The longer the war goes on, the longer the Russian brutality continues, the more recruits the Islamic radicals will find in the future. Russia would argue that precisely because Chechnya is becoming a hotbed of extremism, it needs to destroy the “terrorists” and restore order in Chechnya. But for over three years, Russia has been fighting this war, and is no closer to victory than it was at the outset. And as long as Moscow does not win the war, it will continue to lose the war. It is by now clear, after the Russian defeat in 1996 and the current stalemate, that Russia is unable to win the war, which risks spreading outside Chechnya due to the heavy-handed policies of the Russian government in the North Caucasus. The increase in fighting in 2004 and the increasingly daring raids and attacks that the rebels are able to mount indicates that the war in Chechnya is no sense about to abate. As long as the war goes on, the spiral of violence will continue, and the Chechen population –and perhaps other North Caucasian populations – will become increasingly radicalized.

The obvious conclusion of an analysis of the situation in Chechnya is that the war taking place is not an anti-terrorist operation but a brutal war against an entire people, which generates anarchy and chaos in which the criminalization of all fighting forces can take place. In turn, the war allows for Islamic extremists alien to Chechnya to find a base there and in the North Caucasus in general, and to gradually influence a generation growing up with little or no hope for their future. Russia’s war in Chechnya cannot fail to create extremism and sow the seeds of terrorism. The war that Russia is portraying as a war on ‘Islamic terrorism’ is hence based on allegations that do not stand up to scrutiny. Evidence presented by Human Rights organizations make it abundantly clear that Russia is pursuing a war in Chechnya that is exacting a high toll on the local population. The indiscriminate bombings of Chechen villages, the use of non-conventional weapons such as vacuum bombs, the systematic use of concentration camps, and the brutality of the “Zachistkas” all indicate that this is not an anti-terrorist operation but a war against an entire people.
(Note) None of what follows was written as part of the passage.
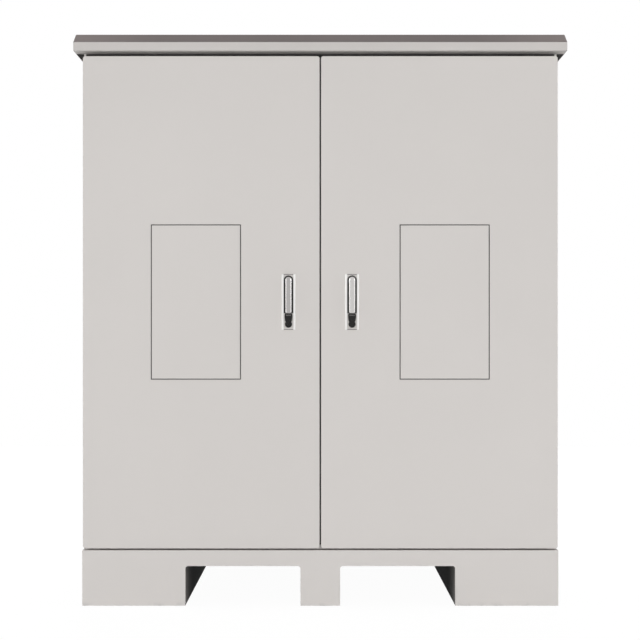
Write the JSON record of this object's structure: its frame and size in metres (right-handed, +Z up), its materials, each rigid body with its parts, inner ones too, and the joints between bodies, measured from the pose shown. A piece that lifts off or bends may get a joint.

Moscow’s response to the crisis in Summer 2004 indicates little acceptance of this reality. It is continuing the same policy of seeking to Chechenize the conflict and support Chechen formations that are to take over the fighting with the rebels. As such, the Kremlin is seeking simply to replace Kadyrov with the current Interior Minister of Chechnya, Alu Alkhanov. Credible and more neutral candidates are being taken of the ballot by a variety of administrative measures, and it was hence clear long before the August 29 elections that the elections would be anything but free and fair, implying an appointment by Moscow of the next Chechen leader. As a result, Russia will once again have a puppet in Chechnya that may say the right things to Moscow, but it is equally clear that this leadership will not be seen as legitimate by the Chechen population. As long as that is the case, there is no prospect for true normalization in Chechnya.

 

 



* Dr. Svante E. Cornell is the Deputy Director of the Central Asia-Caucasus Institute of the Johns Hopkins University-SAIS and Assistant Research Professor at the Johns Hopkins University-SAIS, as well as Editor of the Institute’s Central Asia-Caucasus Analyst (http://www.cacianalyst.org). He is also Research Director of the Silk Road Studies Program at Uppsala University, Sweden.

[1] RTR (Russian State Television), 12 September 2001, 1300 GMT. See also Francesca Mereu, ‘U.S.: Russia Says Chechen Conflict Aids 'Understanding' Of U.S. Tragedy’, RFE/RL, 14 September 2001.

[2] See Janusz Bugajski, ‘Beware of Putin Bearing Gifts’, The Washington Times, 10 October 2001.

[3] The record of Russian violations of laws of war are amply documented by Human Rights Watch, at http://www.hrw.org/campaigns/russia/chechnya/.

[4] Roland Eggleston, ‘Germany: Schroeder Hints At Change In Opinion On Chechnya’, RFE/RL, 26 September 2001.

[5] See Roland Wattson and Vanora Bennett, ‘Bush Sides with Putin against Chechen Rebels’, The Times, 27 September 2001.

[6] See Williams, “Unraveling the Links between the Middle East and Islamic Militants in Chechnya”, Central Asia-Caucasus Analyst, 12 February 2003.

[7] Anna Politkovskaya, “My Hours Inside the Moscow Theatre”, IWPR Caucasus Reporting Service No. 153, 31 October 2002.

[8] Asiyat Vazaeyva, “The Mental Scars of Chechnya’s Children”, IWPR Caucasus Reporting Service, No. 165, 6 February 2003.

[9] Jamestown Foundation, Chechnya Weekly, vol. 5 no. 15, 14 April 2004.

[10] Jamestown Foundation, Chechnya Weekly, vol. 5 no. 16, 21 April 2004.

[11] Anna Politkovskaya, Speaking at the Silk Road Studies Forum, Uppsala University, February 2004.

[12] Nezavisimaya Gazeta, 27 May 2004.

[13] Jamestown Foundation, Chechnya Weekly, vol. 5 no. 22, 2 June 2004.

[14] “Mine Attack Hits Chechen Leader’s Convoy”, Reuters, 13 July 2004; C.J. Chivers, “Chechen Leader Escapes Separatist Bomb Attack”, New York Times, 14 July 2004.

[15] RFE/RL Caucasus Report, vol. 7 no. 29, 23 July 2004.

[16] Jamestown Foundation, Chechnya Weekly, vol. 5 no. 28, 14 July 2004.